Le bon outil d’analyse pour le bon horizon temporel

Dire que l’analyse fondamentale peut justifier entièrement les mouvements de prix sur les marchés financiers est, malheureusement, faux. Il serait agréable d’avoir un livre de règles mathématiques et comptables bien connues à appliquer sur un marché rationnel qui valorise chaque entreprise cotée avec un prix conforme à un ensemble de valeurs comptables connues de tous.

Étant donné que les marchés accordent plus de valeur aux attentes qu’à la réalité, il faut essayer de projeter dans l’avenir les valeurs comptables du présent, un exercice très complexe qui ne peut transcender les éléments psychologiques. Bien que l’analyse fondamentale soit un outil de départ utile pour évaluer un investissement, la définition d’un prix cible sur la base des données issues de 4 bilans trimestriels chaque année ne peut être, par nature, qu’une prévision à moyen-long terme étant donné le nombre élevé d’heures de négociation entre un chiffre trimestriel et le suivant.

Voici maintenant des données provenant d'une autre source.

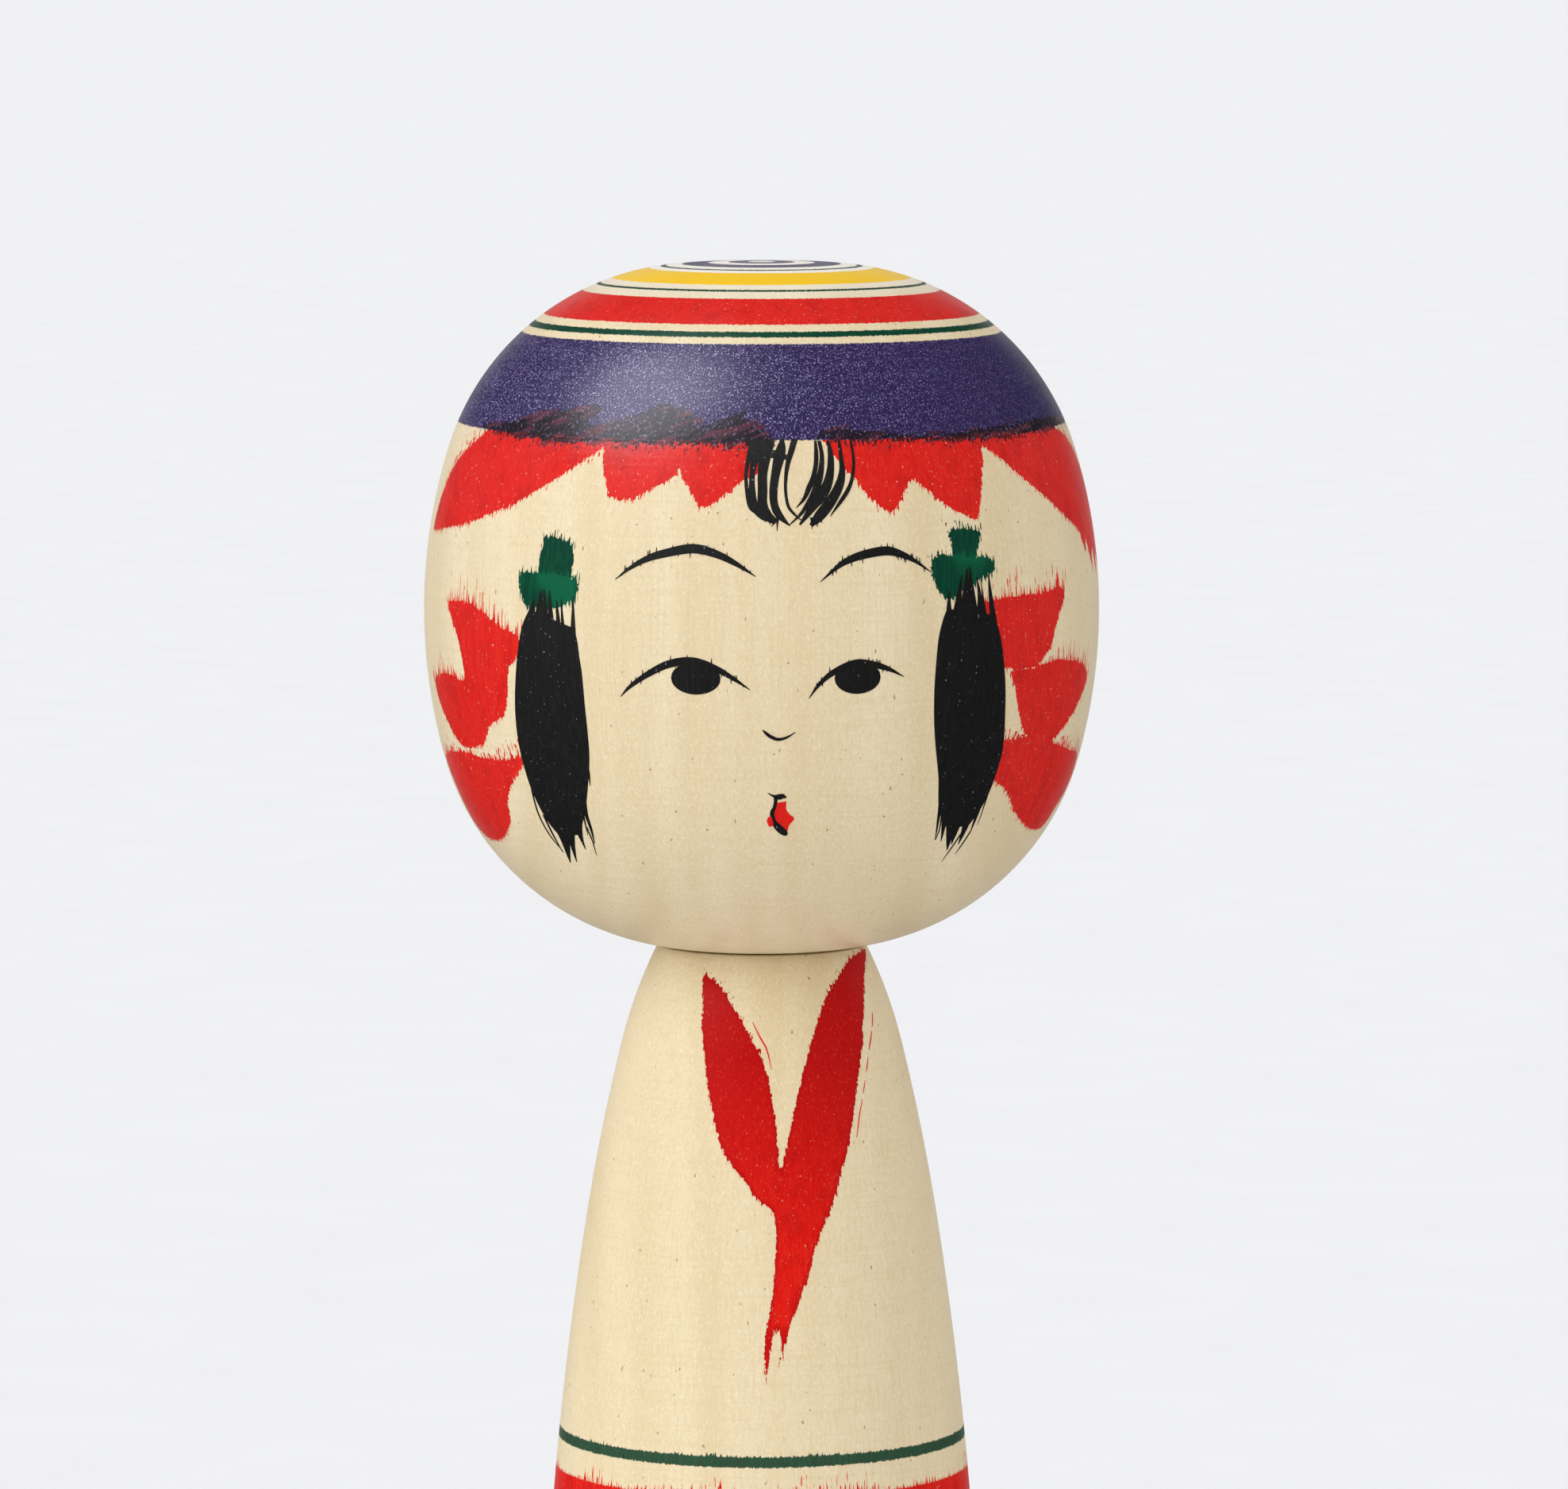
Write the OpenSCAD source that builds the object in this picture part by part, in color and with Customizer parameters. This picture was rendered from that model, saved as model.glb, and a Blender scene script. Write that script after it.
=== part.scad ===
// Turned wooden doll: a large round head plugged into a bullet-shaped body.
// The head carries its own straight tenon, which turns in a blind socket in the body.
// Units are millimetres, +Z is up and the doll's face looks along -Y.

/* [Overall] */
// Height of the standing doll, from the foot to the crown
doll_height = 242; // [210:1:300]
// Number of sides round the turned surfaces
round_sides = 192; // [96:16:256]
// Largest turn between two points of an outline, in degrees
outline_step = 2.5; // [1.5:0.5:4]

/* [Head outline, from the crown down] */
// Radius of the nearly flat crown
crown_radius = 165.5; // [120:0.5:220]
// Turn of the outline over the crown, in degrees
crown_sweep = 3.2; // [2:0.1:5]
// Radius of the brow of the head, where the hair bands sit
brow_radius = 30.4; // [28:0.1:33]
// Turn of the outline over the brow, in degrees
brow_sweep = 69.3; // [66:0.1:72]
// Radius of the nearly upright temple
temple_radius = 63.8; // [56:0.2:72]
// Turn of the outline over the temple, in degrees
temple_sweep = 33.3; // [30:0.1:38]
// Radius of the cheek and jaw
jaw_radius = 30.4; // [28:0.1:32]
// Turn of the outline over the cheek and jaw, in degrees
jaw_sweep = 65.9; // [62:0.1:70]

/* [Body outline, from the shoulder down] */
// Radius of the body at the seam under the chin
shoulder_top_radius = 12.2; // [10.4:0.1:13]
// Slope of the shoulder at the seam, measured from the upright, in degrees
shoulder_slope = 26.5; // [22:0.5:32]
// Radius of the small shoulder curve
shoulder_radius = 55.7; // [48:0.1:64]
// Slope where the shoulder curve meets the long flank, in degrees
flank_slope = 13.9; // [12:0.1:17]
// Radius of the long flank
flank_radius = 250; // [200:5:320]
// Slope where the flank meets the hip, in degrees
hip_slope = 8.8; // [7:0.2:11]
// Radius of the hip, which runs out upright
hip_radius = 454; // [380:2:520]
// Width of the bevel round the foot
foot_bevel = 1.0; // [0.4:0.1:2]

/* [Neck joint] */
// Radius of the head's tenon
tenon_radius = 6.5; // [5:0.1:7.5]
// Length of the tenon below the head
tenon_length = 34; // [24:1:40]
// Bevel on the tip of the tenon
tenon_bevel = 1.2; // [0.6:0.1:2]
// Gap all round the tenon, which lets the head turn stiffly
socket_clearance = 0.05; // [0.02:0.01:0.1]
// Space left under the tip of the tenon
socket_floor_gap = 2; // [1:0.5:4]
// Countersink at the mouth of the socket
socket_mouth_bevel = 0.8; // [0.4:0.1:1.2]
// Gap between the head and the top of the body
seam_gap = 0.2; // [0.1:0.05:0.3]

/* [Underside] */
// Radius of the shallow hollow turned in the underside
hollow_radius = 20; // [14:1:22]
// Depth of that hollow
hollow_depth = 0.6; // [0.3:0.1:1.2]
// Distance of the lathe's claw marks from the axis
claw_distance = 9; // [7:0.5:10]
// Length of one claw mark
claw_length = 4; // [3:0.5:5]
// Width of one claw mark
claw_width = 0.9; // [0.6:0.1:1.4]
// Depth of one claw mark below the hollow
claw_depth = 1.5; // [0.8:0.1:2.5]

/* [Hidden] */
claw_marks = 4;
cut_margin = 1;
upright = 90;
socket_radius = tenon_radius + socket_clearance;
socket_depth = tenon_length + socket_floor_gap;

// One stretch of outline: points of an arc that starts at (r, z) with its outward
// normal at angle start from +Z and turns by sweep; the start point is left out.
function arc_points(r, z, radius, start, sweep) =
    let (steps = ceil(sweep / outline_step))
    [for (i = [1:steps]) let (a = start + sweep * i / steps)
        [r + radius * (sin(a) - sin(start)), z + radius * (cos(a) - cos(start))]];

function last(points) = points[len(points) - 1];

// Outline of the head with the crown at z = 0.
brow_start = crown_sweep;
temple_start = brow_start + brow_sweep;
jaw_start = temple_start + temple_sweep;
crown_arc = arc_points(0, 0, crown_radius, 0, crown_sweep);
brow_arc = arc_points(last(crown_arc)[0], last(crown_arc)[1], brow_radius, brow_start, brow_sweep);
temple_arc = arc_points(last(brow_arc)[0], last(brow_arc)[1], temple_radius, temple_start, temple_sweep);
jaw_arc = arc_points(last(temple_arc)[0], last(temple_arc)[1], jaw_radius, jaw_start, jaw_sweep);
head_height = -last(jaw_arc)[1];
body_height = doll_height - head_height - seam_gap;

// Outline of the body with the seam at z = 0.
shoulder_arc = arc_points(shoulder_top_radius, 0, shoulder_radius,
    upright - shoulder_slope, shoulder_slope - flank_slope);
flank_arc = arc_points(last(shoulder_arc)[0], last(shoulder_arc)[1], flank_radius,
    upright - flank_slope, flank_slope - hip_slope);
hip_arc = arc_points(last(flank_arc)[0], last(flank_arc)[1], hip_radius,
    upright - hip_slope, hip_slope);
foot_radius = last(hip_arc)[0];

// Head in one piece with its tenon, standing on the seam.
module head() {
    color("BurlyWood")
    translate([0, 0, doll_height])
    rotate_extrude($fn = round_sides)
    polygon(concat(
        [[0, 0]], crown_arc, brow_arc, temple_arc, jaw_arc,
        [[tenon_radius, -head_height],
         [tenon_radius, -head_height - tenon_length + tenon_bevel],
         [tenon_radius - tenon_bevel, -head_height - tenon_length],
         [0, -head_height - tenon_length]]));
}

// Body with the blind socket, the hollowed underside and the claw marks.
module body() {
    color("Wheat")
    difference() {
        rotate_extrude($fn = round_sides)
        polygon(concat(
            [[0, hollow_depth], [hollow_radius, hollow_depth],
             [hollow_radius + hollow_depth, 0],
             [foot_radius - foot_bevel, 0], [foot_radius, foot_bevel]],
            [for (i = [len(hip_arc) - 1:-1:0]) hip_arc[i] + [0, body_height]],
            [for (i = [len(flank_arc) - 1:-1:0]) flank_arc[i] + [0, body_height]],
            [for (i = [len(shoulder_arc) - 1:-1:0]) shoulder_arc[i] + [0, body_height]],
            [[shoulder_top_radius, body_height],
             [socket_radius + socket_mouth_bevel, body_height],
             [socket_radius, body_height - socket_mouth_bevel],
             [socket_radius, body_height - socket_depth],
             [0, body_height - socket_depth]]));
        for (i = [0:claw_marks - 1])
            rotate([0, 0, i * 360 / claw_marks])
            translate([claw_distance - claw_length / 2, -claw_width / 2, hollow_depth - cut_margin])
            cube([claw_length, claw_width, claw_depth + cut_margin]);
    }
}

body();
head();
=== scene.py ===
"""A plugged-head wooden doll: two turned pieces of dogwood, dyed on the lathe and painted with a brush."""

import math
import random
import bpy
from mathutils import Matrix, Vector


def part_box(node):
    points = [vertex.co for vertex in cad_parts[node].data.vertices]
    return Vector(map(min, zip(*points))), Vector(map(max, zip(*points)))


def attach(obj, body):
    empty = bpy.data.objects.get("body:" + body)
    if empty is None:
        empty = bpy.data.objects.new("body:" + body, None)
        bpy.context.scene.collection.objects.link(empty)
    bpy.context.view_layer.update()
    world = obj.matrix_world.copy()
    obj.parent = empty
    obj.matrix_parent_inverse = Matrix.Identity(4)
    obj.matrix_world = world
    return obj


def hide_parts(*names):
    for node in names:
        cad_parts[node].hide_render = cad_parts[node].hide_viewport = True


bl_info = {
    "name": "Kokeshi Doll",
    "version": (1, 0, 0),
    "blender": (4, 5, 0),
    "location": "View3D > Sidebar > Doll",
    "description": "Turns, dyes and inks a wooden doll and sets it in a plain studio",
    "category": "Add Mesh",
}

import bmesh
import bpy
import numpy as np
from bpy.props import FloatProperty, FloatVectorProperty, IntProperty, PointerProperty
from mathutils import Matrix, Vector

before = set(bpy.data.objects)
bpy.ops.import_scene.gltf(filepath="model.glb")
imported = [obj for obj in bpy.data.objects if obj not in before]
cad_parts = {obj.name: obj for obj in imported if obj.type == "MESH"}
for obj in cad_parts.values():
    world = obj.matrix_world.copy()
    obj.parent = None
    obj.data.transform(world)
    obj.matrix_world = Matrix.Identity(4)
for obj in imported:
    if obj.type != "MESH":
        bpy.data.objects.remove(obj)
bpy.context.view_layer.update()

MM = 0.001
HEAD_BODY = "doll_head"
FOOT_BODY = "doll_body"


def linear(code):
    """An sRGB hex colour as linear red, green and blue."""
    parts = [int(code[i : i + 2], 16) / 255 for i in (1, 3, 5)]
    return tuple(p / 12.92 if p <= 0.04045 else ((p + 0.055) / 1.055) ** 2.4 for p in parts)


# ---------------------------------------------------------------- settings


def length(name, text, value):
    return FloatProperty(name=name, description=text, default=value * MM, unit="LENGTH", precision=5)


def lengths(name, text, values):
    return FloatVectorProperty(
        name=name, description=text, default=[v * MM for v in values], size=len(values), unit="LENGTH"
    )


def angles(name, text, values):
    return FloatVectorProperty(
        name=name,
        description=text,
        default=[math.radians(v) for v in values],
        size=len(values),
        subtype="EULER" if len(values) == 3 else "NONE",
        unit="ROTATION",
    )


def colour(name, text, code):
    return FloatVectorProperty(
        name=name, description=text, default=linear(code), subtype="COLOR", min=0, max=1
    )


class DollTurning(bpy.types.PropertyGroup):
    """Outlines of the two turned pieces, which follow the frame."""

    head_radii: lengths("Head arcs", "Radii of the crown, brow, temple and jaw", (165.5, 30.4, 63.8, 30.4))
    head_sweeps: angles("Head sweeps", "Turns of the crown, brow, temple and jaw", (3.2, 69.3, 33.3, 65.9))
    tenon_bevel: length("Tenon bevel", "Bevel on the tip of the tenon", 1.2)
    tenon_radius: length("Tenon radius", "Radius of the head's tenon", 6.5)
    shoulder_top: length("Shoulder top", "Radius of the body at the seam", 12.2)
    body_radii: lengths("Body arcs", "Radii of the shoulder, flank and hip", (55.7, 250, 454))
    body_slopes: angles("Body slopes", "Slopes where the shoulder, flank and hip start", (26.5, 13.9, 8.8))
    seam_round: length("Seam rounding", "Worn edge at the top of the body", 0.3)
    foot_bevel: length("Foot bevel", "Bevel round the foot", 1.0)
    socket_radius: length("Socket radius", "Radius of the blind socket", 6.55)
    socket_depth: length("Socket depth", "Depth of the blind socket", 36)
    socket_bevel: length("Socket bevel", "Countersink at the mouth of the socket", 0.8)
    hollow_radius: length("Hollow radius", "Radius of the shallow hollow underneath", 20)
    hollow_depth: length("Hollow depth", "Depth of the shallow hollow underneath", 0.6)
    claw_distance: length("Claw distance", "Distance of the lathe's claw marks from the axis", 9)
    claw_length: length("Claw length", "Length of one claw mark", 4)
    claw_width: length("Claw width", "Width of one claw mark", 0.9)
    claw_depth: length("Claw depth", "Depth of one claw mark", 1.5)
    row: length("Row", "Spacing of the mesh along the outline", 0.5)


class DollPaint(bpy.types.PropertyGroup):
    """How the dye and the ink lie on the wood."""

    bleed: length("Bleed", "Longest run of dye up the grain from a painted edge", 2.8)
    brush_drop: length("Brush level", "How far under the crown the heights on the head are zero", 79.39)
    ink_film: length("Ink film", "Thickness of the brushed ink", 0.03)
    seed: IntProperty(name="Seed", description="Start of the brush's random bristles", default=8)


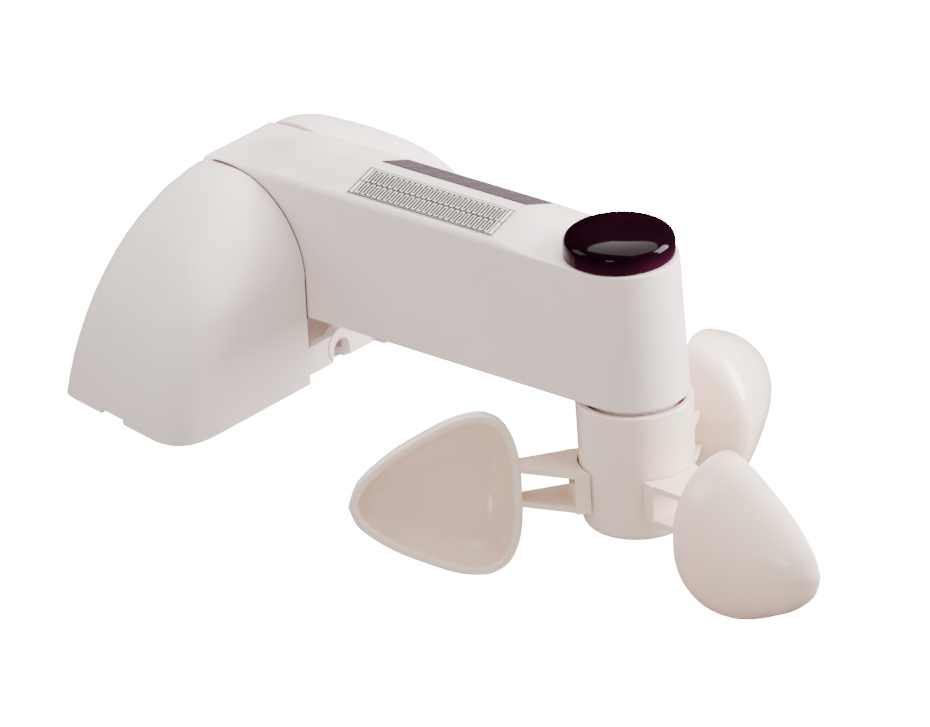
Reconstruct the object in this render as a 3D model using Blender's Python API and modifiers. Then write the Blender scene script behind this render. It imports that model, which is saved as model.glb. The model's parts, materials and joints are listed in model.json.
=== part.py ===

Sur les marchés financiers, les prix varient avec une telle frénésie que, pour tenter d’engranger des gains, un trader orienté vers le court terme doit continuellement se demander comment raisonnent les autres traders, en utilisant, consciemment ou non, les outils de l’économie financière comportementale.

Enfin, il faut garder à l’esprit que l’histoire est pleine de cas où la tendance à court terme sur les marchés a complètement contredit les règles de bon sens de l’analyse fondamentale : avec le cas extrême des entreprises qui, une fois déclarées en faillite, deviennent l’objet d’une forte spéculation, avec une volatilité extrême du prix de leurs actions impossible à justifier avec les outils de l’économie classique.

Le secret dans ce cas est d’agir avec une extrême prudence, car surfer sur la vague d’une euphorie injustifiée peut conduire à des gains importants et, irrémédiablement, à des pertes importantes. Une bonne stratégie pourrait être de veiller à investir qu’une partie limitée de votre portefeuille dans des titres sujets à de fortes fluctuations dictées par l’alternance d’exubérance et de terreur, en veillant à maintenir une plus grande exposition à des instruments financiers plus solides.